International Taxation

Our International tax practice  includes Advising and representation on a variety of complex Cross-border and Domestic transactions encompassing areas such as:

  • Cross-border mergers and acquisitions – Structuring and Re-structuring thereof.
  • Financing transactions.
  • Restructuring of investments.
  • Advising on transnational joint ventures and collaborations
  • India entry and exit strategies
  • Globalization of Indian enterprises abroad. Issues relating to treaty interpretation, characterization of income and permanent establishment concerns (PE)
  • Transfer pricing issues.

  • Another major branch of international taxation is Transfer Pricing.

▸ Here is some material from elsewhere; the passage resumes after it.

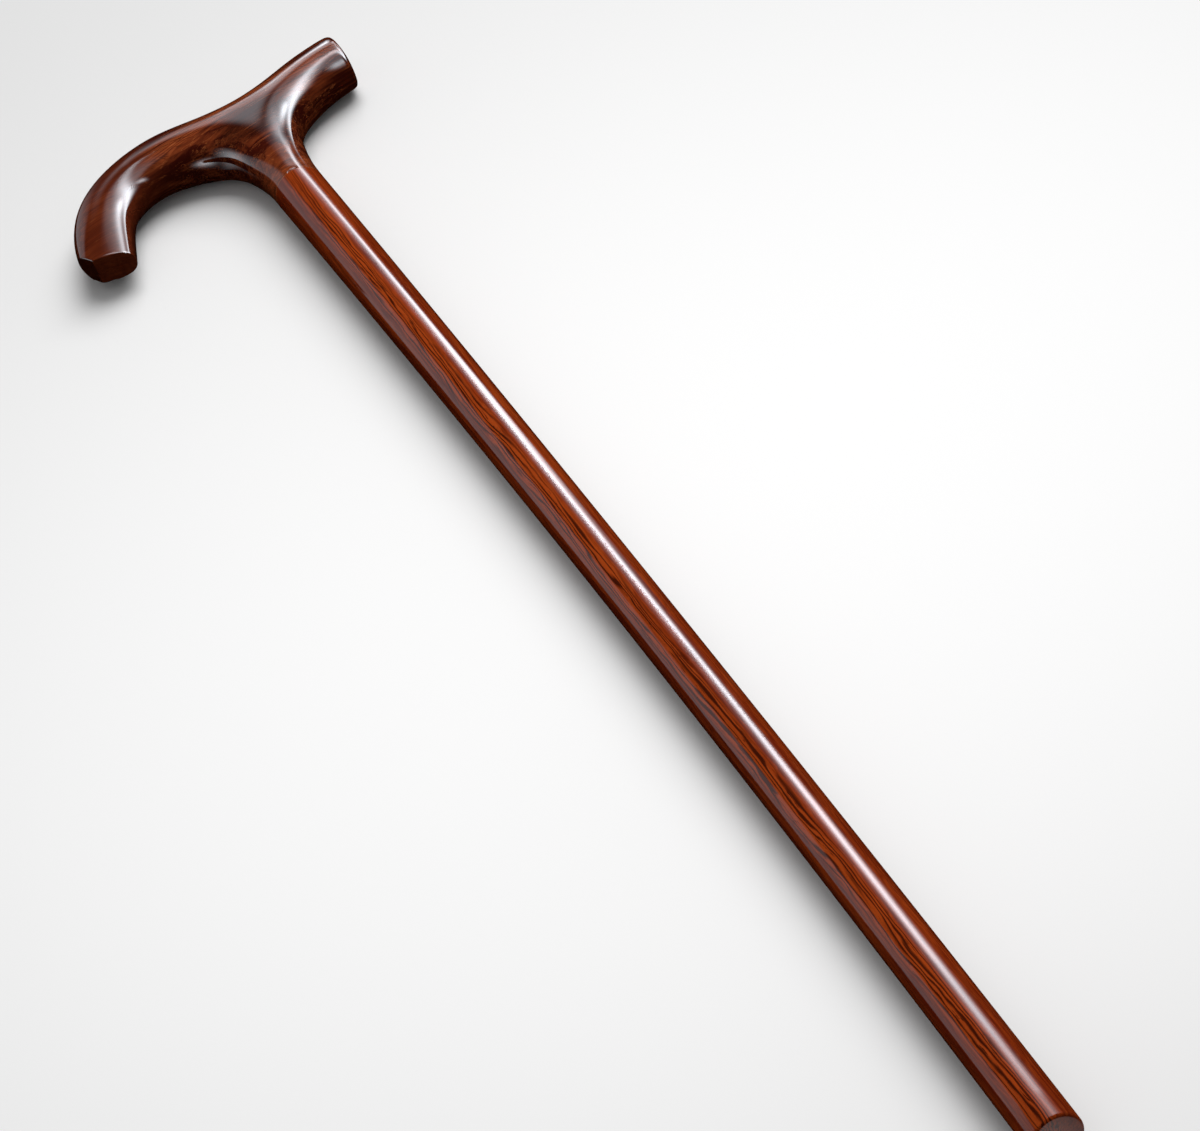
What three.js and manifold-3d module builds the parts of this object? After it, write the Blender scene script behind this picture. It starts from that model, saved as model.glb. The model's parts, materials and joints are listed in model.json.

India  introduced transfer pricing regime more than a decade ago and has since then Transfer Pricing has been the single most important anti avoidance tool applied by the tax department since India had not introduced any other significant anti avoidance measures till 2012. This has led to unimaginable tax disputes between the taxpayers and the revenue. Every time an issue settles the dust, new one crops up making it difficult for foreign and Indian taxpayers to do business in India with certainty. The transfer pricing regime that India has adopted is by and large similar to the US and OECD models with some modifications to prevent its base erosion. To avoid multiplicity of disputes, an attempt was made to specifically address non-resident investors by introducing Dispute Resolution Panel (DRP). This led to a time saving mechanism to decide the disputes expediently. However, the functioning and the remedy provided by the DRP did not prevent the proliferating disputes. Therefore, the Government of India  introduced the Advance Pricing Agreement (APA) scheme in 2012 which is similar to other countries to reduce transfer pricing disputes and boost investors’ confidence. The success rate and the credibility of the parties to APAs have to be time tested.